Repeat the material in full. Keep every line exactly as it is.

> GIVEN INFORMATION:
------------------------------------
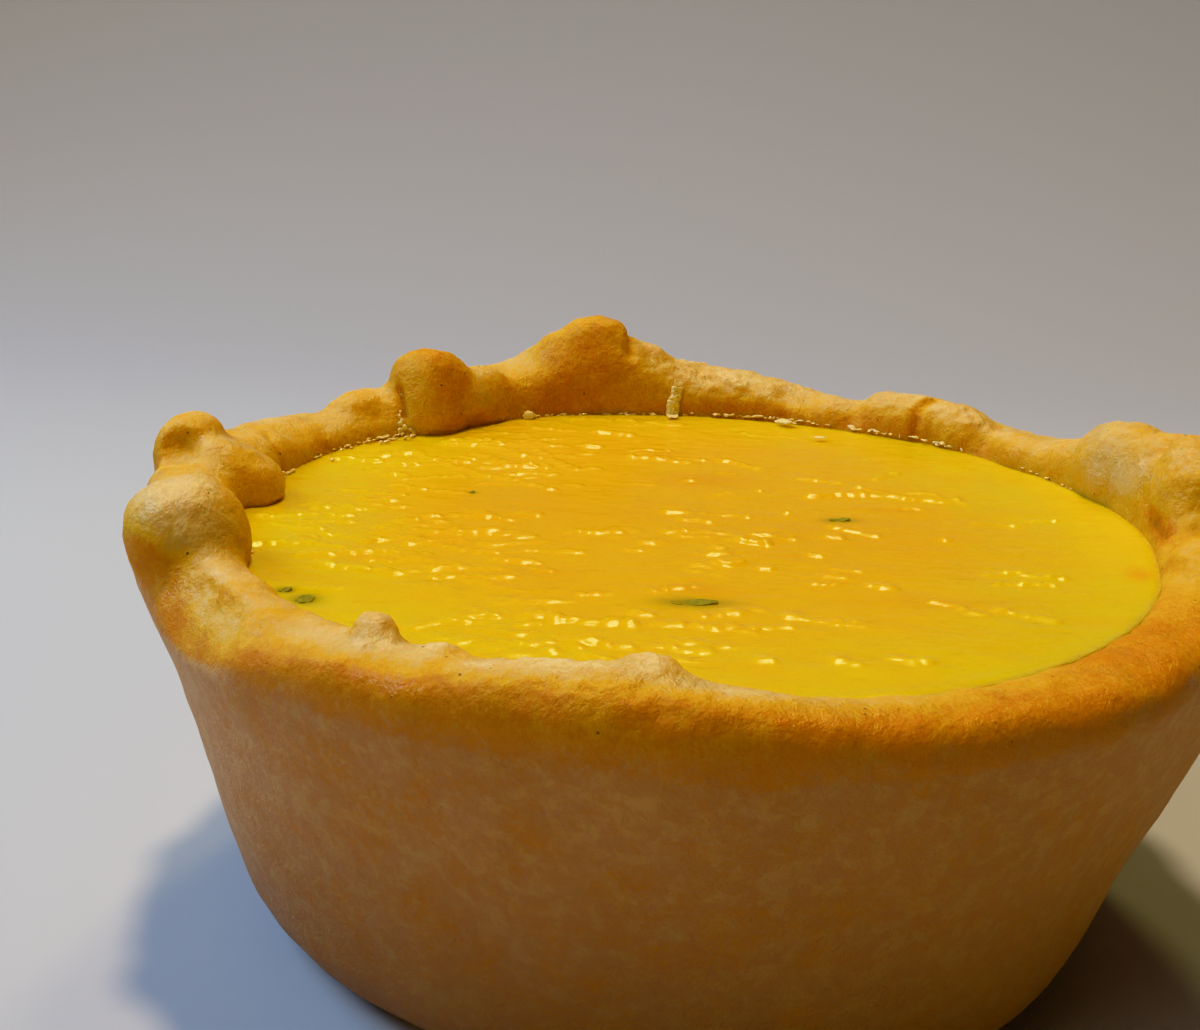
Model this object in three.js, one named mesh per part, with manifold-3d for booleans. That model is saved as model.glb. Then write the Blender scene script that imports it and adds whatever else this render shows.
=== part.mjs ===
// A small round quiche, baked in a bun tin and turned out: a pinched shortcrust shell filled with
// set egg custard. Millimetres, +Z up, the origin on the tin's axis at the flat foot. Azimuths are
// degrees anticlockwise from +X, seen from above.

import * as THREE from "three";
import { mergeVertices } from "three/addons/utils/BufferGeometryUtils.js";
import Module from "manifold-3d";

const wasm = await Module();
wasm.setup();

// ---- driving dimensions ----
const FOOT_RADIUS = 24.9; // flat that the quiche stands on
const CORNER_RADIUS = 6; // rounding between foot and wall
const WALL_DRAFT = 17.4; // degrees that the tin's wall leans out
const TIN_EDGE = 22.5; // height up to which the tin shaped the wall
const RIM_LEVEL = 28; // top of a plain stretch of rim
const RIM_FULLNESS = 0.6; // below 1, the rim's outer edge is squarer than an ellipse
const OUTER_SHOULDER = 25.3; // where the rim starts to round over, outside
const INNER_SHOULDER = 26.3; // and inside
const CUSTARD_LEVEL = 26.7;
const CUSTARD_RADIUS = 30.9; // at its surface
const FLOOR_THICKNESS = 4.2; // dough under the custard
const CAVITY_FLOOR_RADIUS = 22; // flat bottom of the custard
const CAVITY_BELLY = 2.6; // how far the cavity's wall bows out
const CUSTARD_GAP = 0.3; // clearance between custard and dough
const CUSTARD_DIPS = 0.25; // how far its surface sinks and rises
const CUSTARD_LIP = 1; // depth over which its edge follows the rounding of the rim
const TURN_STEPS = 128; // facets round the shell
const CUSTARD_TURN_STEPS = 64;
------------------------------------
> SOLUTION TO THE EXERCISE:
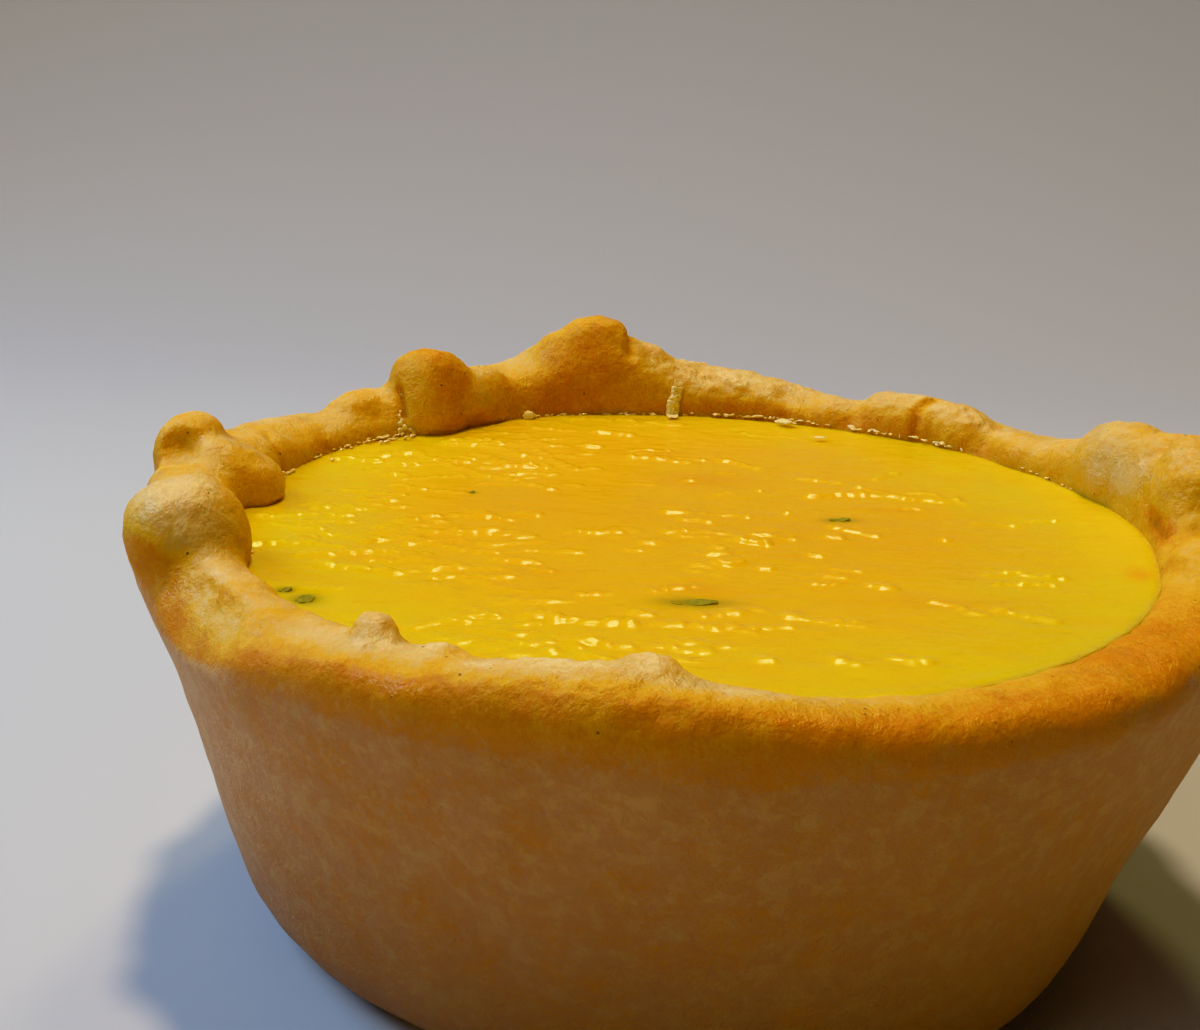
Model this object in three.js, one named mesh per part, with manifold-3d for booleans. That model is saved as model.glb. Then write the Blender scene script that imports it and adds whatever else this render shows.
=== part.mjs ===
// A small round quiche, baked in a bun tin and turned out: a pinched shortcrust shell filled with
// set egg custard. Millimetres, +Z up, the origin on the tin's axis at the flat foot. Azimuths are
// degrees anticlockwise from +X, seen from above.

import * as THREE from "three";
import { mergeVertices } from "three/addons/utils/BufferGeometryUtils.js";
import Module from "manifold-3d";

const wasm = await Module();
wasm.setup();

// ---- driving dimensions ----
const FOOT_RADIUS = 24.9; // flat that the quiche stands on
const CORNER_RADIUS = 6; // rounding between foot and wall
const WALL_DRAFT = 17.4; // degrees that the tin's wall leans out
const TIN_EDGE = 22.5; // height up to which the tin shaped the wall
const RIM_LEVEL = 28; // top of a plain stretch of rim
const RIM_FULLNESS = 0.6; // below 1, the rim's outer edge is squarer than an ellipse
const OUTER_SHOULDER = 25.3; // where the rim starts to round over, outside
const INNER_SHOULDER = 26.3; // and inside
const CUSTARD_LEVEL = 26.7;
const CUSTARD_RADIUS = 30.9; // at its surface
const FLOOR_THICKNESS = 4.2; // dough under the custard
const CAVITY_FLOOR_RADIUS = 22; // flat bottom of the custard
const CAVITY_BELLY = 2.6; // how far the cavity's wall bows out
const CUSTARD_GAP = 0.3; // clearance between custard and dough
const CUSTARD_DIPS = 0.25; // how far its surface sinks and rises
const CUSTARD_LIP = 1; // depth over which its edge follows the rounding of the rim
const TURN_STEPS = 128; // facets round the shell
const CUSTARD_TURN_STEPS = 64;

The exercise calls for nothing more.